Produk tekstil Indonesia dinilai semakin tak kompetitif di pasar Amerika Serikat dan Eropa. Sebab, sampai saat ini Indonesia belum masuk dalam komunitas Trans-Pacific Partnership (TPP) yang memberikan pengurangan bea masuk bagi anggotanya.
Misalnya, setelah bergabung dalam TPP, Vietnam mendapat keistimewaan pengurangan bea masuk 5-12 persen untuk produknya yang diekspor ke Amerika. Sedangkan Indonesia sampai sekarang masih terkena bea masuk 12-31 persen. “Jelas kita kalah bersaing,” kata Ketua Umum Asosiasi Pertekstilan Indonesia (API), Ade Sudrajat, Senin, 14 April 2014.
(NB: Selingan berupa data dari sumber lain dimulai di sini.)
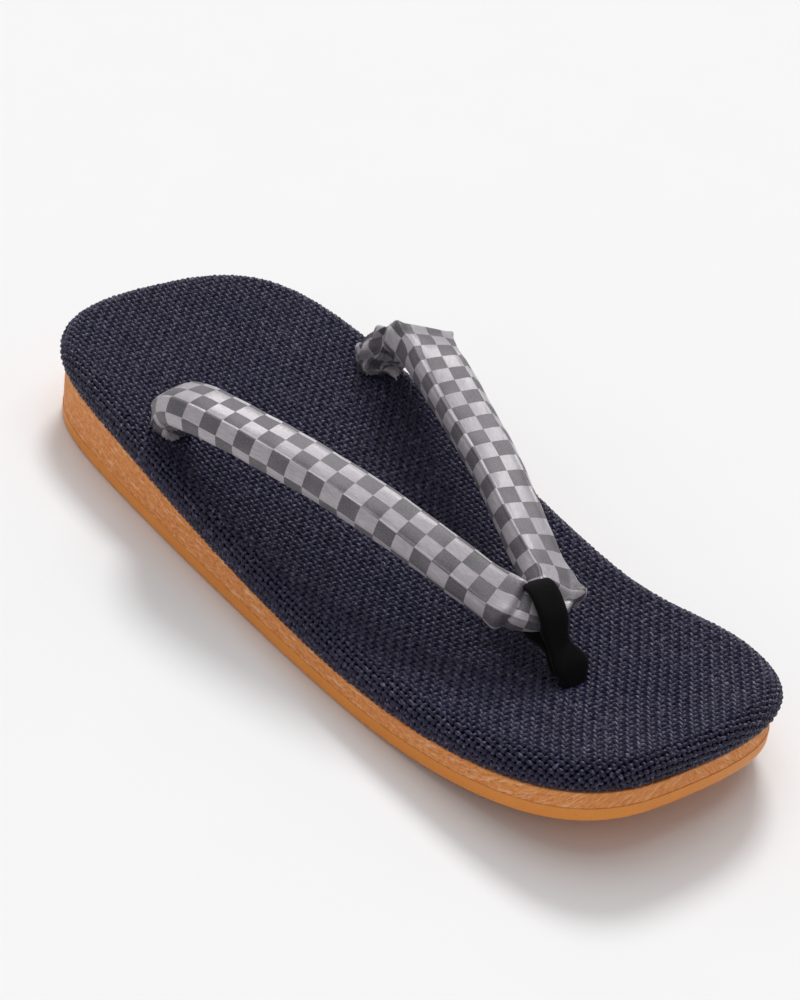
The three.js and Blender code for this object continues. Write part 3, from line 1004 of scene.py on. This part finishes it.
def shift_checks(uvs, angle, rows_at):
    """Between the folds beside the loop the cloth lies another way, so its checks don't meet."""
    degrees = np.degrees(angle) + 180 / len(angle)
    middle = uvs[..., 0].mean(axis=2) + CHECK_START
    for fold in FOLDS:
        line = fold_line(degrees[None], rows_at, fold)
        side = fold["side"]
        inside = (side * (middle - line) < 0) & (side * (middle - rows_at[LOOP_ROW]) > 0)
        uvs[..., 0] += np.where(inside, side * CHECK_SHIFT[0], 0)[..., None]
        uvs[..., 1] += np.where(inside, CHECK_SHIFT[1], 0)[..., None]
    return uvs


def strap_relief(u, angle, rows_at):
    """How far each point of the strap stands out from its plain section, in folds placed one by one.

    u is the place along the strap, angle the place round it: 0 outer side, 90 top, 180 inner side.
    rows_at gives u for each row of STRAP_SECTIONS.
    """
    u = u[:, None]
    degrees = np.degrees(angle)[None]
    relief = np.zeros((len(u), len(angle)))
    for fold in FOLDS:
        relief += front_fold(u, degrees, rows_at, fold)
    relief += rear_pleats(u, degrees, rows_at[INNER_END_ROW], -1, PLEATS_INNER)
    relief += rear_pleats(u, degrees, rows_at[OUTER_END_ROW], 1, PLEATS_OUTER)
    for dent in DENTS:
        along = (u - rows_at[dent["row"]] - dent["past"]) / dent["long"]
        round_it = (degrees - dent["degrees"]) / dent["spread"]
        relief += dent["depth"] * bump(along) * bump(round_it)
    for crest in CRESTS:
        edge = bump((degrees - crest["degrees"]) / crest["spread"])
        relief += crest["height"] * edge * smoothstep(u / CREST_START)
    relief += RIPPLE * np.sin(u / 3.1 + np.radians(degrees) * 2) * np.sin(u / 7.7)
    return relief


def fold_line(degrees, rows_at, fold):
    """Where the fold beside the loop runs, from the strap's top down to its outer side."""
    return rows_at[LOOP_ROW] + fold["side"] * (fold["near"] + fold["slant"] * (1 - degrees / FOLD_TOP))


def front_fold(u, degrees, rows_at, fold):
    """A crease with a ridge beyond it, a flatter face towards the loop and a pointed corner."""
    past = fold["side"] * (u - fold_line(degrees, rows_at, fold))
    shown = smoothstep((degrees - FOLD_FOOT) / FOLD_FADE)
    shown = shown * smoothstep((FOLD_TOP + 35 - degrees) / FOLD_FADE)
    crease = swells(past, FOLD_CREASE)
    facet = -FACET_DEPTH * smoothstep(-past / FACET_START) * smoothstep((past + FACET_END) / FACET_FADE)
    below = fold["corner_degrees"] - degrees
    corner = swells(past, FOLD_POINT) * bump(below / np.where(below > 0, CORNER_BELOW, CORNER_ABOVE))
    return shown * (crease + facet) + fold["corner"] * corner


def swells(place, waves):
    """The sum of smooth swells, each given as its height, its middle and its spread."""
    return sum(height * bump((place - middle) / spread) for height, middle, spread in waves)


def rear_pleats(u, degrees, start, way, pleats):
    """Gathers that grow from a place on the strap to its end and run along it."""
    run = np.maximum(way * (u - start), 0)
    grow = smoothstep(run / pleats["grow"])
    drift = degrees + pleats["drift"] * run
    folds = np.zeros_like(run + degrees)
    for count, share, offset in pleats["waves"]:
        folds += share * (1 - 2 * np.abs(np.sin(np.radians(drift * count / 2 + offset))) ** PLEAT_POWER)
    hem = bump((run - pleats["rim"]) / HEM_SPREAD)
    hem = hem * (1 + HEM_WAVE * np.sin(np.radians(degrees * HEM_WAVES)))
    return grow * pleats["height"] * folds + pleats["flare"] * hem


# ---------------------------------------------------------------- front loop

def loop_path():
    """The band's middle line, as x, y, z and width: up the leg, round the strap and down again."""
    legs = catmull_rom(LEG_SECTIONS, np.linspace(0, len(LEG_SECTIONS) - 1, LEG_POINTS))
    along = unit(np.gradient(legs[:, [0, 2]], axis=0))
    front = np.stack([-along[:, 1], along[:, 0]], axis=-1)
    half = LOOP_BAND / 2
    pitch = math.radians(LOOP_PITCH)
    angle = np.radians(np.linspace(LOOP_OPEN_DEGREES, 360 - LOOP_OPEN_DEGREES, LOOP_POINTS))
    a = signed_power(np.cos(angle), 2 / LOOP_EXPONENT) * (LOOP_REACH + half)
    b = signed_power(np.sin(angle), 2 / LOOP_EXPONENT) * (LOOP_HEIGHT + half)
    ring_x = LOOP_MIDDLE[0] + a * math.cos(pitch) + b * math.sin(pitch)
    ring_z = LOOP_MIDDLE[2] - a * math.sin(pitch) + b * math.cos(pitch)
    ring_y = np.full(LOOP_POINTS, LOOP_MIDDLE[1])
    ring = np.column_stack([ring_x, ring_y, ring_z, np.full(LOOP_POINTS, LOOP_WIDTH)])
    upper = legs.copy()
    lower = legs.copy()
    upper[:, [0, 2]] += front * half
    lower[:, [0, 2]] -= front * half
    return np.vstack([upper[:LEG_JOIN:-1], ring, lower[LEG_JOIN + 1 :]])


def smooth_line(rows, rounds):
    """Rows of a line, each drawn towards its neighbours a number of times. The ends stay."""
    for _ in range(rounds):
        rows[1:-1] = rows[1:-1] * 0.5 + (rows[:-2] + rows[2:]) * 0.25
    return rows


def front_loop():
    """The velvet band: a flat rounded section carried along the loop's path."""
    rows = smooth_line(loop_path(), LOOP_SMOOTHING)
    along = unit(np.gradient(rows[:, [0, 2]], axis=0))
    out = np.stack([-along[:, 1], along[:, 0]], axis=-1)
    angle = np.linspace(0, 2 * np.pi, LOOP_SIDES, endpoint=False)
    power_wide, power_deep = LOOP_SECTION_POWERS
    wide = signed_power(np.cos(angle), power_wide)[None] * rows[:, 3:4] / 2
    deep = signed_power(np.sin(angle), power_deep)[None] * LOOP_BAND / 2
    x = rows[:, 0:1] + out[:, 0:1] * deep
    y = rows[:, 1:2] + wide
    z = rows[:, 2:3] + out[:, 1:2] * deep
    points = np.stack([x, y, z], axis=-1)
    return mesh_object("front_loop_velvet", points.reshape(-1, 3), grid_faces(len(rows), LOOP_SIDES, True))


# ---------------------------------------------------------------- stage

def stage():
    """A pale floor, an even pale surround and the suns."""
    corners = [(-1, -1), (1, -1), (1, 1), (-1, 1)]
    points = [(x * FLOOR_HALF, y * FLOOR_HALF, FLOOR_LEVEL) for x, y in corners]
    floor = mesh_object("floor", points, [(0, 1, 2, 3)])
    floor.data.materials.append(floor_material())
    floor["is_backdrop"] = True
    world = bpy.data.worlds.new("studio")
    bpy.context.scene.world = world
    world.use_nodes = True
    background = world.node_tree.nodes["Background"]
    background.inputs["Color"].default_value = (1.0, 1.0, 1.0, 1.0)
    background.inputs["Strength"].default_value = WORLD_STRENGTH
    for light in LIGHTS:
        data = bpy.data.lights.new(light["name"], "SUN")
        data.energy = light["strength"]
        data.angle = math.radians(light["spread"])
        sun = bpy.data.objects.new(light["name"], data)
        sun.rotation_mode = "QUATERNION"
        sun.rotation_quaternion = (-Vector(light["from"])).to_track_quat("-Z", "Y")
        bpy.context.scene.collection.objects.link(sun)
        sun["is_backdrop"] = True


def camera():
    """The photo's view of the sandal."""
    data = bpy.data.cameras.new("camera")
    data.lens = CAMERA_LENS
    data.sensor_width = CAMERA_SENSOR
    made = bpy.data.objects.new("camera", data)
    low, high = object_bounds()
    back = (Vector(CAMERA_AT) - (low + high) / 2).normalized()
    right = Vector(CAMERA_UP).cross(back).normalized()
    up = back.cross(right)
    turn = Matrix((right, up, back)).transposed()
    made.matrix_world = Matrix.Translation(CAMERA_AT) @ turn.to_4x4()
    bpy.context.scene.collection.objects.link(made)
    bpy.context.scene.camera = made
    bpy.context.scene.view_settings.view_transform = "Standard"


# ---------------------------------------------------------------- assembly

camera()
stage()
rubber = rubber_material()
finish_piece(outsole(), rubber, "rubber", "outsole")
finish_piece(tread(), rubber, "rubber")
finish_piece(midsole(), cork_material(), "cork", "midsole")
pad = Pad()
base = finish_piece(footbed_base(pad), pad_material(), "weave", "footbed")
along_material = weave_material("strands_along", (0.5, 5.0, 5.0), 0.0)
finish_piece(strand_floats(pad, "footbed_strands_along", True), along_material, "weave")
across_material = weave_material("strands_across", (5.0, 0.5, 5.0), 0.06)
finish_piece(strand_floats(pad, "footbed_strands_across", False), across_material, "weave")
cloth = finish_piece(strap(), cloth_material(), "cloth", "strap")
finish_piece(front_loop(), velvet_material(), "velvet", "front_loop")

bpy.context.view_layer.update()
Karena itu, pengusaha tekstil mendesak pemerintah agar melobi Amerika. Tujuannya, supaya Indonesia segera masuk dalam TPP. Akibat tak kunjung diterima dalam TPP, angka ekspor tekstil Indonesia kalah jauh dibanding Vietnam. “Padahal kita sudah jadi produsen tekstil sejak 1980-an, sedangkan Vietnam baru mulai 2000-an,” Ade menambahkan.
Selain Amerika, Ade meminta pemerintah segera bernegosiasi dengan Uni Eropa. Sebab, Uni Eropa termasuk pasar kedua terbesar untuk tekstil Indonesia setelah Amerika. “Seperti negosiasi dengan Jepang yang sudah lebih dulu membuahkan hasil. Sekarang ekspor tekstil ke Jepang ada peningkatan,” ujar dia.
Berdasarkan dokumen API, setelah Indonesia-Jepang meneken Indonesia-Japan Economic Partnership Agreement (IJEPA), ekspor tekstil ke Negeri Sakura itu meningkat. “Lumayan ada kenaikan sampai 3 persen,” ujar Ade.
Menurut data asosiasi tersebut, sejak 2007 pangsa pasar tekstil Indonesia di pasar internasional hanya sekitar 1,69 persen. Sampai tahun lalu, angka itu tak kunjung naik signifikan. “Sekarang pangsa pasar tekstil kita di kisaran 1,8 persen,” kata Ade lagi.
Sementara itu, Kementerian Perindustrian mendorong industri tekstil nasional mengarahkan produksinya ke produk bernilai tambah. Dengan memproduksi tekstil yang bukan sekadar garmen biasa, daya saing produk diharapkan meningkat. “Kalau memproduksi technical textile juga bisa dapat tax allowance,” kata Elis Masitoh, Kepala Subdit Industri Pakaian Jadi dan Tekstil, Kementerian Perindustrian.